• Source material:
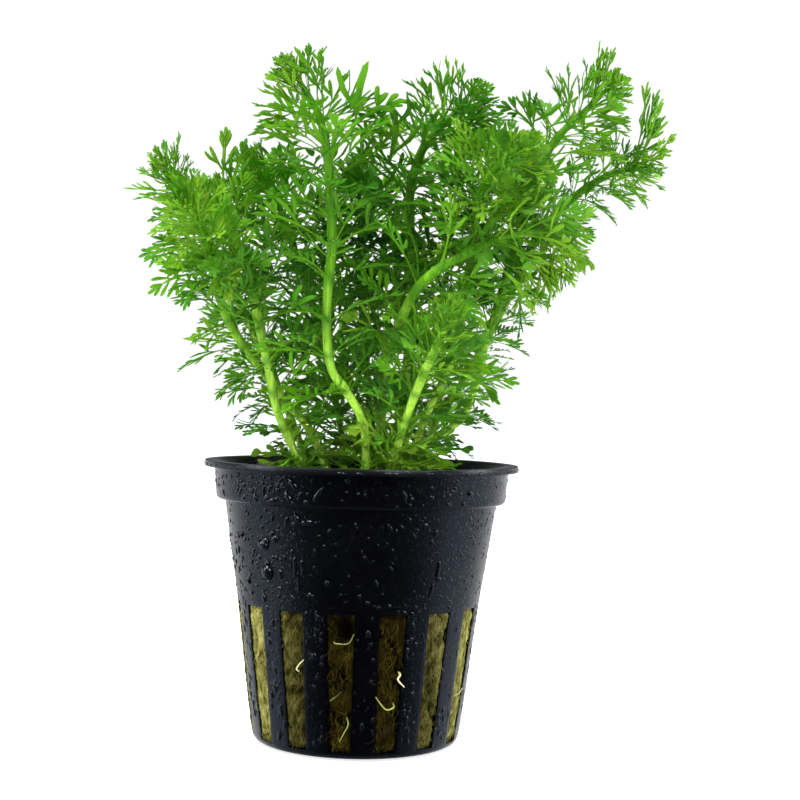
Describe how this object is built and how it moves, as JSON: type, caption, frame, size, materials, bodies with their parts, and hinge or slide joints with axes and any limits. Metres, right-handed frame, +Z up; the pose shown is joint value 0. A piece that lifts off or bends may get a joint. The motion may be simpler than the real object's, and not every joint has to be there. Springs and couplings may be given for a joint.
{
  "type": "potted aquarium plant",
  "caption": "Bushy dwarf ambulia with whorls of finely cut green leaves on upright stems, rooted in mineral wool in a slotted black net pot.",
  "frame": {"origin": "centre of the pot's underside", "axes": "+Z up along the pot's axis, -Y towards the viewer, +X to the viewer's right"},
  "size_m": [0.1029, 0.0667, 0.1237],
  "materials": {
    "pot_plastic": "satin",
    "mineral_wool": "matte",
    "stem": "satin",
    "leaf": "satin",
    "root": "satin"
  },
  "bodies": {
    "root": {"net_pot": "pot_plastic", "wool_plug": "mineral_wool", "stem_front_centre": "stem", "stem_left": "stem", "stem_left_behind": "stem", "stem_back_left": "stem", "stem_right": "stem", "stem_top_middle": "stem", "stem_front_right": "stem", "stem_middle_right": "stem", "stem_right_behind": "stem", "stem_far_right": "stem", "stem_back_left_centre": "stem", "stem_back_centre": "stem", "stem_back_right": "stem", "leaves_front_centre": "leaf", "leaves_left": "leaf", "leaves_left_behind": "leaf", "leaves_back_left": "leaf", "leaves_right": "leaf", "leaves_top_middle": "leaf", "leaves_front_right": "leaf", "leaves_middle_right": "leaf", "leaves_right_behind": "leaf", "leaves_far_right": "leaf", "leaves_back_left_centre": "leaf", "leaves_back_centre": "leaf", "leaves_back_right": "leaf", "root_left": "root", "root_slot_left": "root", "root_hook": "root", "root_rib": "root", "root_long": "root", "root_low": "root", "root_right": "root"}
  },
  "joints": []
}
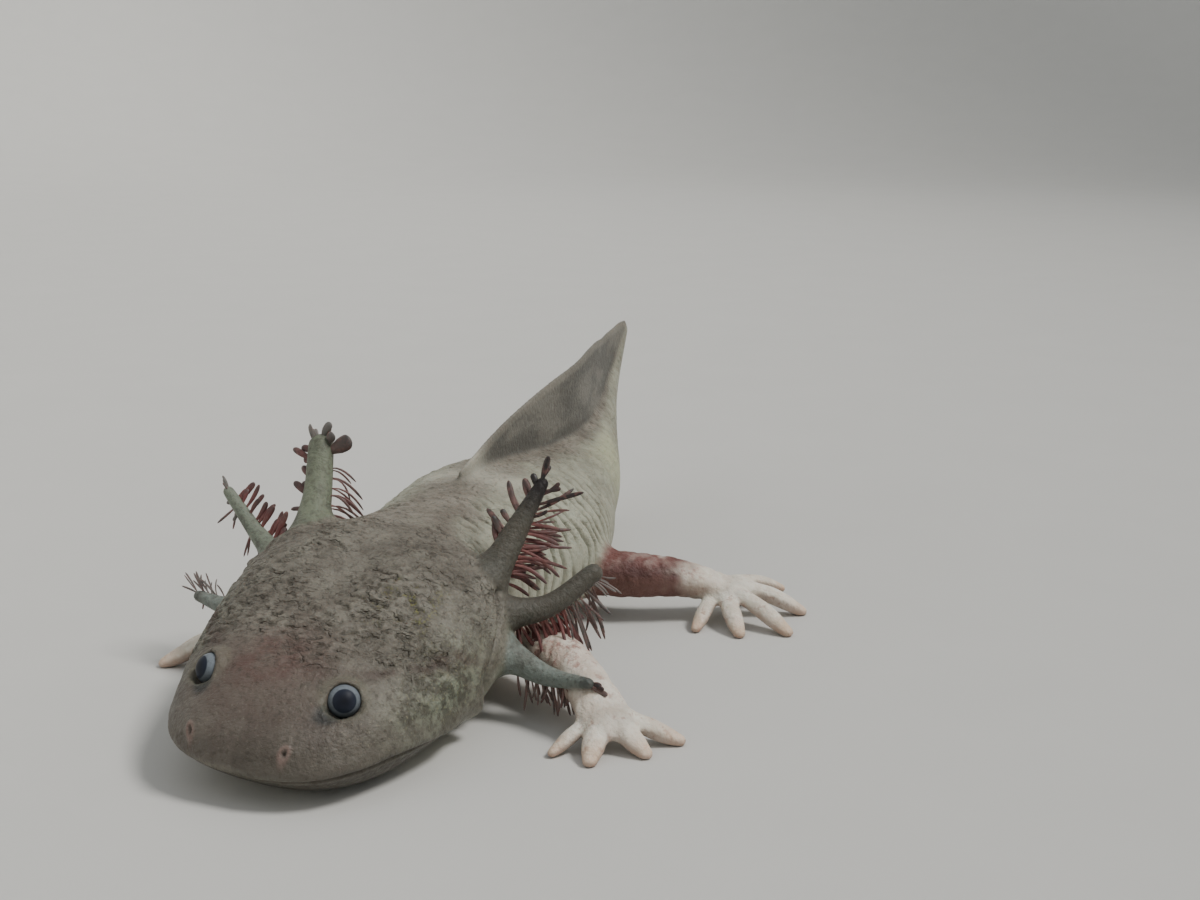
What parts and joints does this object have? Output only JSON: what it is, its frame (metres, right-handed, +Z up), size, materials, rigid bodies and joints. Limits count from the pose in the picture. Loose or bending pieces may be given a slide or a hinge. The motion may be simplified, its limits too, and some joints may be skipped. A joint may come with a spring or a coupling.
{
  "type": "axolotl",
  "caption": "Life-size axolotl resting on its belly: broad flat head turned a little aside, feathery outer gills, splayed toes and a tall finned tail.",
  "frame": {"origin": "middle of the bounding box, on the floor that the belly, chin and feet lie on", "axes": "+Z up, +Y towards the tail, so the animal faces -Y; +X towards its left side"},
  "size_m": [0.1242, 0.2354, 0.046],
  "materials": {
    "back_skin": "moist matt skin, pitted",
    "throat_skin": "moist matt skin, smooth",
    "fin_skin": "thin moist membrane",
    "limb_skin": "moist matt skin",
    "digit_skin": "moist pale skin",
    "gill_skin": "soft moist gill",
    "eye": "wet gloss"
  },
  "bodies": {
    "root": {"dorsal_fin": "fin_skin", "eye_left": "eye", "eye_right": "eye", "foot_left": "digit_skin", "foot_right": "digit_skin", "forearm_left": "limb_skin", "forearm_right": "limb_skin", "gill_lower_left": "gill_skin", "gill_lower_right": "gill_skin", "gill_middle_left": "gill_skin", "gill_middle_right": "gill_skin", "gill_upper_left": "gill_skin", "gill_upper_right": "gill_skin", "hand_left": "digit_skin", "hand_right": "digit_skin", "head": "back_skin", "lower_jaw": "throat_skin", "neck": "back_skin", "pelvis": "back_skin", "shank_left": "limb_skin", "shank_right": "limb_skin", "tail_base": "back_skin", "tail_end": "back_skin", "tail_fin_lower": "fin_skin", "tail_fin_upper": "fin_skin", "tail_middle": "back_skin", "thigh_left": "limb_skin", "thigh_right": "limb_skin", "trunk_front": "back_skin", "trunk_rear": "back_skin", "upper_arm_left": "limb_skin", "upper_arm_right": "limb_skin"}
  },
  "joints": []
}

• Objective:
Only lines with the word "that" are wanted, so copy each one from the records.

• Solution to the exercise:
Describe how this object is built and how it moves, as JSON: type, caption, frame, size, materials, bodies with their parts, and hinge or slide joints with axes and any limits. Metres, right-handed frame, +Z up; the pose shown is joint value 0. A piece that lifts off or bends may get a joint. The motion may be simpler than the real object's, and not every joint has to be there. Springs and couplings may be given for a joint.
  "frame": {"origin": "middle of the bounding box, on the floor that the belly, chin and feet lie on", "axes": "+Z up, +Y towards the tail, so the animal faces -Y; +X towards its left side"},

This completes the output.